As I'm writing I realize that I've allowed my mind to be conditioned to beleave this correlation. I also realize I have the authority and capability to rewire my mind to beleave whatever I want it to. And I want to experience people that offer the frequency of great faith in God, for self and all others.
I'm also remembering that we tend to receive the same frequencies we radiate. And if that's the case, then what frequency am I radiating right now? I do my best to intentionally radiate love daily.
I feel like I'm in this "mushy" place. This place where I'm coming out of a peaceful isolation and not sure who or where to cling to or if I should cling at all. I mean I have God. This is why I began going to church, to see if this is where I should cling...although I'm painfully resistant.
This is my second Sunday attending church. The message was brief and compelling, "Circles Over Rows".
The guest speaker, Pastor Rock Mutegheki, discussed the importance of engaging deeper than just being in the rows of a church by creating engaging small circles with aligned individuals. He suggested a verse from the Bible, "For where two or three gather in my name, there am I with them." -Matthew 18:20.
Pastor Rock shared three things that holds a small circle of God together. I took notes today...

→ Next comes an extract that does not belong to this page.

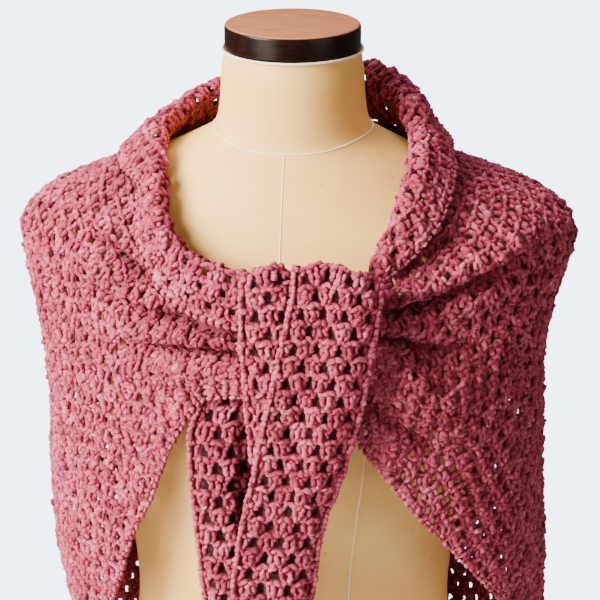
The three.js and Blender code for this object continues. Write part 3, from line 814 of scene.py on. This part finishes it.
class Crochet:
    """The net of clusters on a cloth: where its rows begin and where clusters stand in them."""

    def __init__(self, cloth, wide, pitch, first, fitted=False, shade=no_shade):
        self.cloth, self.wide, self.pitch, self.first = cloth, wide, pitch, first
        self.fitted, self.shade = fitted, shade
        self.rows = int((cloth.length.max() - first) / pitch) + 1

    def row(self, k):
        """Distance along row k at each column, and the width of its clusters."""
        distance = self.cloth.row(self.first + (k + 0.5) * self.pitch)
        if not self.fitted:
            return distance, self.wide
        return distance, distance[-1] / max(round(distance[-1] / self.wide), 1)

    def middles(self, k, holes=False):
        """Distance along row k of its clusters, or of the holes between them."""
        distance, wide = self.row(k)
        shift = 0.5 * (k % 2) + (0.0 if holes else 0.5)
        count = int(distance[-1] / wide) + 2
        middle = (np.arange(-1, count) + shift) * wide
        over = wide * (-HOLE_INSIDE if holes else CLUSTER_OVER)
        return middle[(middle > -over) & (middle < distance[-1] + over)]

    def work(self, rng, spread, chooser):
        """Tufts of all clusters, by the mesh that chooser names for a column."""
        found = {}
        cloth = self.cloth
        columns = np.arange(cloth.count)
        for k in range(self.rows):
            distance, wide = self.row(k)
            middle = self.middles(k)
            count = len(middle)
            cluster_tone = rng.uniform(*TONES, count)
            cluster_lift = rng.normal(0, LIFT_JITTER, count)
            for across, share, turn, *size, stand in CLUSTER:
                jitter = rng.normal(0, PLACE_JITTER, (3, count))
                at_row = middle + across * spread * wide + jitter[0]
                down = self.first + (k + share) * self.pitch + jitter[1]
                fit = np.interp(at_row, distance, columns)
                inside = (at_row > EDGE_MARGIN) & (at_row < distance[-1] - EDGE_MARGIN)
                inside &= down < cloth.length_at(fit) - EDGE_MARGIN
                if not inside.any():
                    continue
                fit, down = fit[inside], down[inside]
                some = len(fit)
                place = cloth.at(fit, down)
                tone = cluster_tone[inside] + rng.normal(0, TONE_JITTER, some)
                shade = self.shade(place, down / cloth.length_at(fit))
                tone = np.clip(tone - shade, 0, 1)
                data = (place, *cloth.directions(fit, down),
                        turn + rng.normal(0, TURN_JITTER, some),
                        np.array(size) * rng.uniform(*SIZES, (some, 3)),
                        stand + cluster_lift[inside] + jitter[2][inside] - SINK * shade, tone)
                groups = chooser(fit)
                for group in set(groups):
                    chosen = groups == group
                    tufts = found.setdefault(group, Tufts(rng))
                    tufts.add(*(item[chosen] for item in data))
        return found

    def ground(self, name, low, high, hole, backed=False):
        """Thin shell on the middle of the cloth, open where the crochet has its holes. Where
        the cloth is doubled the layer behind closes the holes as hollows painted dark as shade."""
        cloth = self.cloth
        hole_wide, hole_top, hole_foot = hole
        width = float(np.diff(cloth.row(cloth.length.max() * WIDTH_AT)[[low, high]])[0])
        columns = np.linspace(low, high, max(int(width / GROUND_STEP), 2) + 1)
        down = [0.0] + [self.first + (k + share) * self.pitch
                        for k in range(self.rows + 1) for share in (0.0, hole_top, hole_foot)]
        grid_down = np.minimum(np.array(down)[None, :], cloth.length_at(columns)[:, None])
        grid_column = columns[:, None] + 0 * grid_down
        open_cell = np.zeros((len(columns) - 1, len(down) - 1), bool)
        tone = np.full(grid_down.shape, GROUND_TONE)
        behind = np.zeros(grid_down.shape)
        step = columns[1] - columns[0]
        for k in range(self.rows):
            distance, _ = self.row(k)
            at_row = self.middles(k, holes=True)
            places = [np.interp(at_row + move, distance, np.arange(cloth.count))
                      for move in (-hole_wide / 2, 0, hole_wide / 2)]
            j = 2 + 3 * k  # the strip of row k that has the holes
            for left, middle, right in zip(*places):
                i = int((middle - low) / step)
                if 1 <= i < len(columns) - 2:
                    grid_column[i, j:j + 2] = left
                    grid_column[i + 1, j:j + 2] = right
                    open_cell[i, j] = not backed
                    if backed:
                        # A closed hole takes tone 0: painted shade in the hollow
                        tone[i:i + 2, j:j + 2] = 0
                        behind[i:i + 2, j:j + 2] = HOLLOW
        _, _, out = cloth.directions(grid_column, grid_down)
        points = cloth.at(grid_column, grid_down) - out * behind[..., None]
        falls = np.diff(grid_down, axis=1)
        keep = (falls[:-1] > THINNEST) & (falls[1:] > THINNEST) & ~open_cell
        index = np.arange(grid_down.size).reshape(grid_down.shape)
        corners = [index[:-1, :-1], index[:-1, 1:], index[1:, 1:], index[1:, :-1]]
        if cloth.outward > 0:
            corners.reverse()
        faces = np.stack([c[keep] for c in corners], -1)
        used, inverse = np.unique(faces, return_inverse=True)
        return array_mesh(name, points.reshape(-1, 3)[used], inverse.reshape(faces.shape),
                          tone.ravel()[used])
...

1. Fellowship- spending genuine consistent time together
2. Harmony- being pure and in tune with each other
3. Agreement- being aligned with God
The action he suggests is to join what the church calls a connect group. Since this is only my second time attending, I wasn't sure what a connect group was so I looked on the website. They are small groups led by volunteers (any member can create a group) in the Church that spend about an hour together once a week doing various things and just enjoying the vibe of God. Is this not what I've been looking for!? 😆
There are so many groups! The two I seen that made me want to give it a try were the walking club and a lunch club. The walking club meet up at different nature spots and just walk and talk! The lunch club meet up at different restaurants to try new food and talk!
I've always been more of a loner and just share my personal things with God. Pastor Rock discussed that as well...it's almost like he was speaking directly to me today. This is where the verse was referenced, "For where two or three gather in my name, there am I with them." -Matthew 18:20.
He shared the understanding that we are more powerful when two or three agree versus just one. Not in a way to minimize one's personal prayer power but to demonstrate how one can maximize prayer power by aligning with a few harmonized souls.
So in an effort to be intentional about my personal growth, I'm going to attend a connect group in the next 30 days. I have to join the church first but I haven't had the opportunity to hear the main pastor speak yet. Hopefully he will this upcoming Sunday.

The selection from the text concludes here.